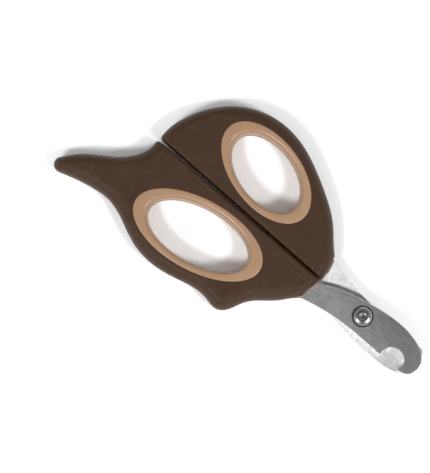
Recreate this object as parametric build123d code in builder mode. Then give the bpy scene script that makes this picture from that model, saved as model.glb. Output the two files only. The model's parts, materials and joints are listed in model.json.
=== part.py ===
from build123d import *
from dataclasses import dataclass
from math import acos, atan2, degrees, dist
import os

# Pet claw scissors: two looped handles, two notched blades and a pivot screw.
# Working frame, in millimetres: the pivot axis is the Z axis, the parting line between the
# handles is the X axis with the blades towards +X, and the handles rest on Z = 0.
# The lower handle lies towards -Y and carries the front blade, which is on top. The upper
# handle lies towards +Y and carries the back blade. Every piece is moved as it is saved, so
# that the origin of the finished object is the centre of its underside.

# Handles, overall
handle_length = 67.0        # collar to rear end, along X, without the tail
handle_width = 30.0         # parting line to the widest point, along Y
handle_thickness = 9.4
handle_round = 2.2          # rounding of the outer edges
collar_x = -16.7            # blade end of the handles, at the parting line
collar_slant = 1.9          # how far the collar's outer end stands back
collar_width = 8.5          # parting line to the collar's outer end
tail_round = 2.4            # radius of the tail's tip, seen from above

# Gap between the handles, a narrow wedge that is wider at the rear
gap_front = 0.45
gap_rear = 0.85
gap_round = 1.0             # rounding of the edges along the gap

# Hard cores, inside the grips
skin = 1.9                  # grip over and under the core
core_margin = 1.1           # core around the liner's flanges
core_setback = 1.0          # core behind the blade's shoulder
neck_wall = 0.9             # core beside the tang
tang_cover = 1.5            # core behind the tang's end
rib_width = 3.0

# Ring liners
liner_waist = 2.1           # wall between the two flanges
liner_draft = 0.5           # how far the opening widens from its middle to each face
liner_round = 1.0           # rounding of the opening's two rims

# Blades
blade_thickness = 1.9
blade_gap = 0.05            # between the two blades
neck_depth = 2.6            # full blade width inside the grip
tang_width = 4.4
tang_length = 13.5
tang_offset = 5.1           # parting line to the tang's middle
tang_hole_radius = 1.2
tang_hole_first = 4.0       # shoulder to the first retention hole
tang_hole_pitch = 5.4
edge_break = 0.15

# Claw notches, ground at a slant from the cutting face
notch_x = 15.4
notch_depth = 2.5           # beyond the cutting side, on the cutting face
notch_radius = 3.7          # on the cutting face
notch_rim_radius = 3.9      # on the outer face
notch_rim_shift = 2.2       # how far the bevel leans back into the blade
hook_reach = 4.9            # notch's middle to the lowest point of the hook
spine_lead = (1, 0.5)       # direction of the blunt side as it leaves the neck
hook_lead = (-1, -0.35)     # direction of the outline at the lowest point of the hook

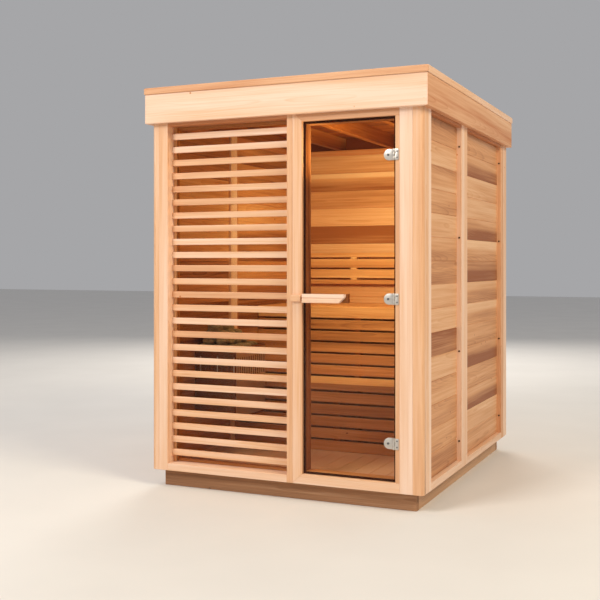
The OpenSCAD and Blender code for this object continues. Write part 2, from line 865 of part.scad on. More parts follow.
// One rough, split stone with a flat bed and a flat top
module stone(seed) {
    n = STONE_SIDES;
    bed_share = 0.9;
    corners = concat(stone_ring(seed, bed_share, 0), stone_ring(seed + 1, 1, stone_h / 2),
                     stone_ring(seed + 2, bed_share, stone_h));
    sides = [for (ring = [0, n], k = [0 : n - 1], half = [0, 1])
        half == 0 ? [ring + k, ring + n + k, ring + (k + 1) % n]
                  : [ring + (k + 1) % n, ring + n + k, ring + n + (k + 1) % n]];
    polyhedron(points = corners,
               faces = concat(sides, [[for (k = [0 : n - 1]) k]], [[for (k = [n - 1 : -1 : 0]) 2 * n + k]]));
}

// Stones in layers that narrow to the top, each lying on the flat tops of the layer below
module heater_stones() {
    pitch_x = (heater_d - 2 * heater_wall_t - stone_w - 2 * stone_clear) / 2;
    pitch_y = (heater_w - 2 * heater_wall_t - stone_w - 2 * stone_clear) / 4;
    color(STONE)
        for (layer = [0 : len(stone_layers) - 1],
             i = [0 : stone_layers[layer][0] - 1],
             j = [0 : stone_layers[layer][1] - 1])
            translate([heater_x0 + heater_d / 2 + (j - (stone_layers[layer][1] - 1) / 2) * pitch_x,
                       heater_y0 + heater_w / 2 + (i - (stone_layers[layer][0] - 1) / 2) * pitch_y,
                       heater_top - basket_depth + layer * (stone_h + stone_clear)])
                rotate([0, 0, 37 * i + 61 * j + 23 * layer])
                    stone(100 * layer + 10 * j + 3 * i);
}

base_cross_beams();
base_side_beams();
floor_joists();
floor_deck();
front_corner_posts();
front_stiles();
front_plates();
louver_slats();
louver_cleats();
window_glass();
window_beads();
door_jambs();
door_head_sill();
door_seal();
latch_keeper();
hinge_frame_leaves();
right_wall_studs();
right_wall_rails();
right_wall_boards();
left_wall_studs();
left_wall_rails();
left_wall_boards();
back_wall_studs();
back_wall_rails();
back_wall_boards();
roof_rafters();
roof_deck();
roof_covering();
fascia_front_rear();
fascia_sides();
roof_cap_front_rear();
roof_cap_sides();
lower_bench_boards();
upper_bench_boards();
bench_skirts();
bench_frames();
backrest_slats();
backrest_battens();
heater_body();
heater_bracket();
heater_stones();
door_glass();
hinge_glass_plates();
door_handles();
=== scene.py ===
"""Cube sauna: planed cedar, glass, steel and stone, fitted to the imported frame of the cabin.

Lengths are in metres, in the frame's own axes: X across the front, Y from the front to the back, Z up.
"""

import itertools
import json
import math
import random

import bmesh
import bpy
import numpy as np
from bpy.props import FloatProperty, FloatVectorProperty, IntProperty, PointerProperty
from mathutils import Euler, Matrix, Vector


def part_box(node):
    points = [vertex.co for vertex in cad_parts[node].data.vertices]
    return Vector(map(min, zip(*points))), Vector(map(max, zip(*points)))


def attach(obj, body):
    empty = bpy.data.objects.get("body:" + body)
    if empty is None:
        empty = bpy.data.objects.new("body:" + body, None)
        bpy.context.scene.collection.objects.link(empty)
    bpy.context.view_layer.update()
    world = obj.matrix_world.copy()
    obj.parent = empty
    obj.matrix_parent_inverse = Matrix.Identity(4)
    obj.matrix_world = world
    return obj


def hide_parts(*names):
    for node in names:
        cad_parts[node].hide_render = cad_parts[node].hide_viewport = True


bl_info = {
    "name": "Cube sauna",
    "version": (1, 0, 0),
    "blender": (4, 5, 0),
    "location": "View3D > Sidebar > Cube sauna",
    "description": "Finishes the cube sauna's frame with timber, glass, steel and stone",
    "category": "Object",
}

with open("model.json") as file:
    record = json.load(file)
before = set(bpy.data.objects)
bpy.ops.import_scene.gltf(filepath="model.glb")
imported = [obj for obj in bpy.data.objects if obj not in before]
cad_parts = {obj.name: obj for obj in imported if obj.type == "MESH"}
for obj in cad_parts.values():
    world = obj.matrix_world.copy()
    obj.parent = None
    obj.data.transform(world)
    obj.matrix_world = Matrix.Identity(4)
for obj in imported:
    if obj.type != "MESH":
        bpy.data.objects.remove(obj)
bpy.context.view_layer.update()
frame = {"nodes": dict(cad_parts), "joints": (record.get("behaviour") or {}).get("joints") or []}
CABIN, DOOR = "cabin", "door"
HINGE_AXIS = Vector(frame["joints"][0]["pos_m"])
ACROSS = {"X": (0, 1, 2), "Y": (1, 0, 2), "Z": (2, 0, 1)}
HINGE_PLATE = 0.004  # thickness of the hinges' plates
SLOT_FOOT, SLOT_HEIGHT = 0.234, 0.110  # the heater's air slots, above its lower edge

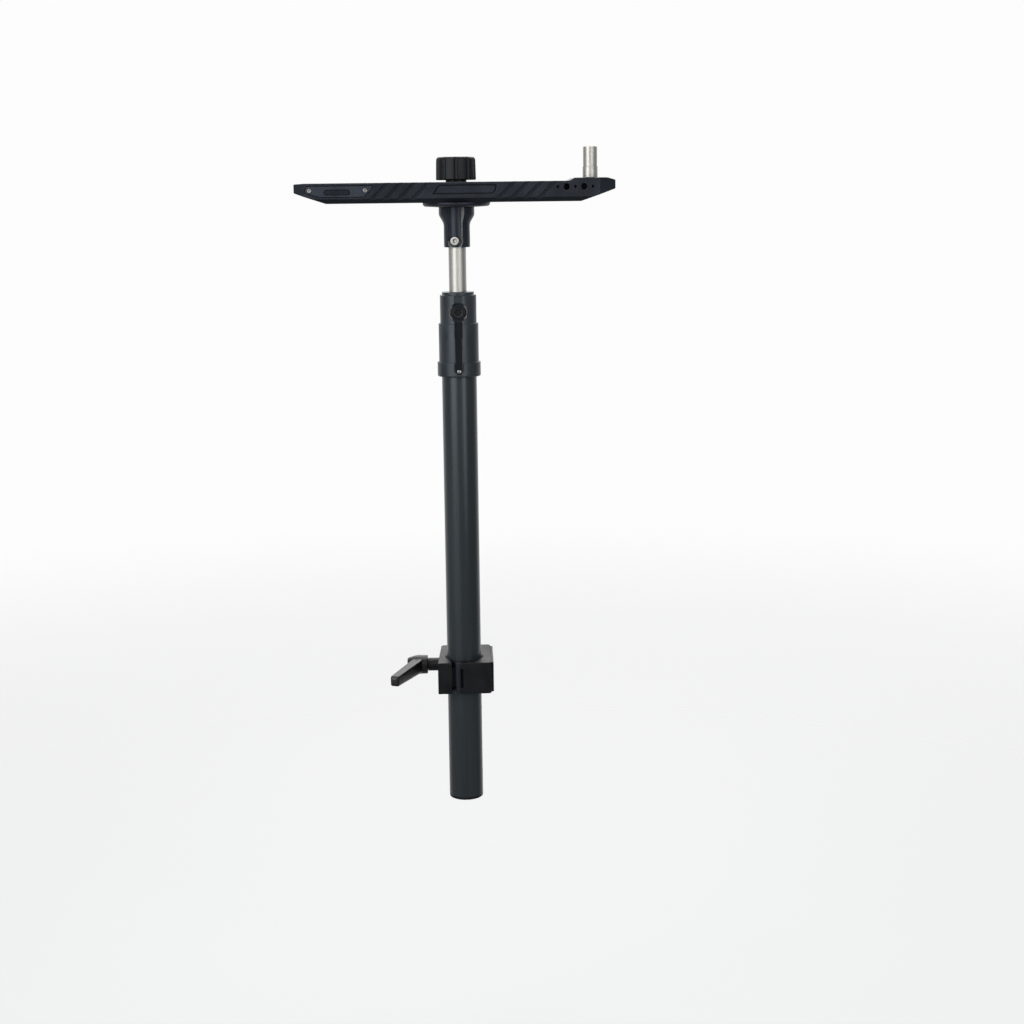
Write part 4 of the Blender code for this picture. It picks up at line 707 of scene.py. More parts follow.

++++++++

→ **SET EXERCISE**
Each line above is to be repeated exactly.

→ **WRITTEN RESPONSE**
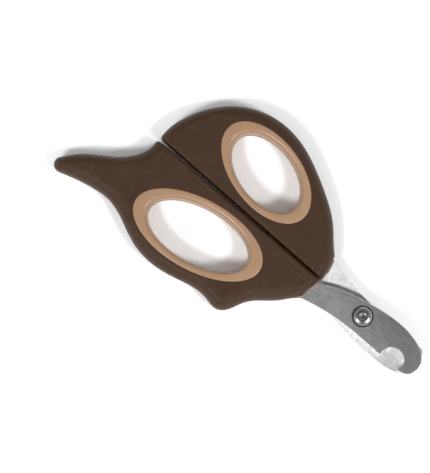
Recreate this object as parametric build123d code in builder mode. Then give the bpy scene script that makes this picture from that model, saved as model.glb. Output the two files only. The model's parts, materials and joints are listed in model.json.
=== part.py ===
from build123d import *
from dataclasses import dataclass
from math import acos, atan2, degrees, dist
import os

# Pet claw scissors: two looped handles, two notched blades and a pivot screw.
# Working frame, in millimetres: the pivot axis is the Z axis, the parting line between the
# handles is the X axis with the blades towards +X, and the handles rest on Z = 0.
# The lower handle lies towards -Y and carries the front blade, which is on top. The upper
# handle lies towards +Y and carries the back blade. Every piece is moved as it is saved, so
# that the origin of the finished object is the centre of its underside.

# Handles, overall
handle_length = 67.0        # collar to rear end, along X, without the tail
handle_width = 30.0         # parting line to the widest point, along Y
handle_thickness = 9.4
handle_round = 2.2          # rounding of the outer edges
collar_x = -16.7            # blade end of the handles, at the parting line
collar_slant = 1.9          # how far the collar's outer end stands back
collar_width = 8.5          # parting line to the collar's outer end
tail_round = 2.4            # radius of the tail's tip, seen from above

# Gap between the handles, a narrow wedge that is wider at the rear
gap_front = 0.45
gap_rear = 0.85
gap_round = 1.0             # rounding of the edges along the gap

# Hard cores, inside the grips
skin = 1.9                  # grip over and under the core
core_margin = 1.1           # core around the liner's flanges
core_setback = 1.0          # core behind the blade's shoulder
neck_wall = 0.9             # core beside the tang
tang_cover = 1.5            # core behind the tang's end
rib_width = 3.0

# Ring liners
liner_waist = 2.1           # wall between the two flanges
liner_draft = 0.5           # how far the opening widens from its middle to each face
liner_round = 1.0           # rounding of the opening's two rims

# Blades
blade_thickness = 1.9
blade_gap = 0.05            # between the two blades
neck_depth = 2.6            # full blade width inside the grip
tang_width = 4.4
tang_length = 13.5
tang_offset = 5.1           # parting line to the tang's middle
tang_hole_radius = 1.2
tang_hole_first = 4.0       # shoulder to the first retention hole
tang_hole_pitch = 5.4
edge_break = 0.15

# Claw notches, ground at a slant from the cutting face
notch_x = 15.4
notch_depth = 2.5           # beyond the cutting side, on the cutting face
notch_radius = 3.7          # on the cutting face
notch_rim_radius = 3.9      # on the outer face
notch_rim_shift = 2.2       # how far the bevel leans back into the blade
hook_reach = 4.9            # notch's middle to the lowest point of the hook
spine_lead = (1, 0.5)       # direction of the blunt side as it leaves the neck
hook_lead = (-1, -0.35)     # direction of the outline at the lowest point of the hook

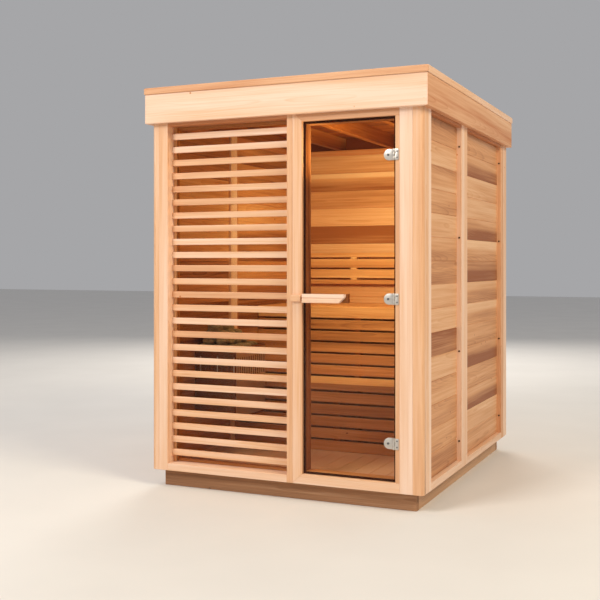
The OpenSCAD and Blender code for this object continues. Write part 2, from line 865 of part.scad on. More parts follow.
// One rough, split stone with a flat bed and a flat top
module stone(seed) {
    n = STONE_SIDES;
    bed_share = 0.9;
    corners = concat(stone_ring(seed, bed_share, 0), stone_ring(seed + 1, 1, stone_h / 2),
                     stone_ring(seed + 2, bed_share, stone_h));
    sides = [for (ring = [0, n], k = [0 : n - 1], half = [0, 1])
        half == 0 ? [ring + k, ring + n + k, ring + (k + 1) % n]
                  : [ring + (k + 1) % n, ring + n + k, ring + n + (k + 1) % n]];
    polyhedron(points = corners,
               faces = concat(sides, [[for (k = [0 : n - 1]) k]], [[for (k = [n - 1 : -1 : 0]) 2 * n + k]]));
}

// Stones in layers that narrow to the top, each lying on the flat tops of the layer below
module heater_stones() {
    pitch_x = (heater_d - 2 * heater_wall_t - stone_w - 2 * stone_clear) / 2;
    pitch_y = (heater_w - 2 * heater_wall_t - stone_w - 2 * stone_clear) / 4;
    color(STONE)
        for (layer = [0 : len(stone_layers) - 1],
             i = [0 : stone_layers[layer][0] - 1],
             j = [0 : stone_layers[layer][1] - 1])
            translate([heater_x0 + heater_d / 2 + (j - (stone_layers[layer][1] - 1) / 2) * pitch_x,
                       heater_y0 + heater_w / 2 + (i - (stone_layers[layer][0] - 1) / 2) * pitch_y,
                       heater_top - basket_depth + layer * (stone_h + stone_clear)])
                rotate([0, 0, 37 * i + 61 * j + 23 * layer])
                    stone(100 * layer + 10 * j + 3 * i);
}

base_cross_beams();
base_side_beams();
floor_joists();
floor_deck();
front_corner_posts();
front_stiles();
front_plates();
louver_slats();
louver_cleats();
window_glass();
window_beads();
door_jambs();
door_head_sill();
door_seal();
latch_keeper();
hinge_frame_leaves();
right_wall_studs();
right_wall_rails();
right_wall_boards();
left_wall_studs();
left_wall_rails();
left_wall_boards();
back_wall_studs();
back_wall_rails();
back_wall_boards();
roof_rafters();
roof_deck();
roof_covering();
fascia_front_rear();
fascia_sides();
roof_cap_front_rear();
roof_cap_sides();
lower_bench_boards();
upper_bench_boards();
bench_skirts();
bench_frames();
backrest_slats();
backrest_battens();
heater_body();
heater_bracket();
heater_stones();
door_glass();
hinge_glass_plates();
door_handles();
=== scene.py ===
"""Cube sauna: planed cedar, glass, steel and stone, fitted to the imported frame of the cabin.

Lengths are in metres, in the frame's own axes: X across the front, Y from the front to the back, Z up.
"""

import itertools
import json
import math
import random

import bmesh
import bpy
import numpy as np
from bpy.props import FloatProperty, FloatVectorProperty, IntProperty, PointerProperty
from mathutils import Euler, Matrix, Vector


def part_box(node):
    points = [vertex.co for vertex in cad_parts[node].data.vertices]
    return Vector(map(min, zip(*points))), Vector(map(max, zip(*points)))


def attach(obj, body):
    empty = bpy.data.objects.get("body:" + body)
    if empty is None:
        empty = bpy.data.objects.new("body:" + body, None)
        bpy.context.scene.collection.objects.link(empty)
    bpy.context.view_layer.update()
    world = obj.matrix_world.copy()
    obj.parent = empty
    obj.matrix_parent_inverse = Matrix.Identity(4)
    obj.matrix_world = world
    return obj


def hide_parts(*names):
    for node in names:
        cad_parts[node].hide_render = cad_parts[node].hide_viewport = True


bl_info = {
    "name": "Cube sauna",
    "version": (1, 0, 0),
    "blender": (4, 5, 0),
    "location": "View3D > Sidebar > Cube sauna",
    "description": "Finishes the cube sauna's frame with timber, glass, steel and stone",
    "category": "Object",
}

with open("model.json") as file:
    record = json.load(file)
before = set(bpy.data.objects)
bpy.ops.import_scene.gltf(filepath="model.glb")
imported = [obj for obj in bpy.data.objects if obj not in before]
cad_parts = {obj.name: obj for obj in imported if obj.type == "MESH"}
for obj in cad_parts.values():
    world = obj.matrix_world.copy()
    obj.parent = None
    obj.data.transform(world)
    obj.matrix_world = Matrix.Identity(4)
for obj in imported:
    if obj.type != "MESH":
        bpy.data.objects.remove(obj)
bpy.context.view_layer.update()
frame = {"nodes": dict(cad_parts), "joints": (record.get("behaviour") or {}).get("joints") or []}
CABIN, DOOR = "cabin", "door"
HINGE_AXIS = Vector(frame["joints"][0]["pos_m"])
ACROSS = {"X": (0, 1, 2), "Y": (1, 0, 2), "Z": (2, 0, 1)}
HINGE_PLATE = 0.004  # thickness of the hinges' plates
SLOT_FOOT, SLOT_HEIGHT = 0.234, 0.110  # the heater's air slots, above its lower edge

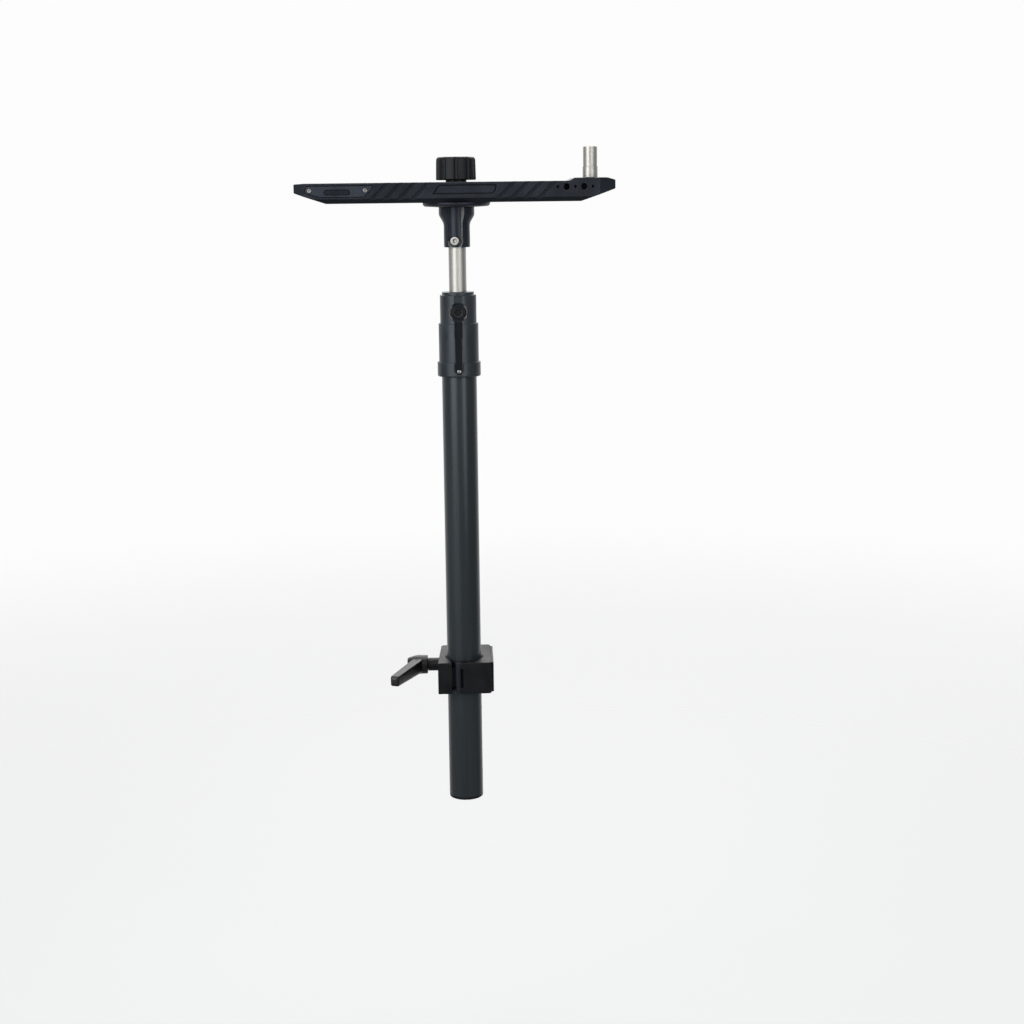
Write part 4 of the Blender code for this picture. It picks up at line 707 of scene.py. More parts follow.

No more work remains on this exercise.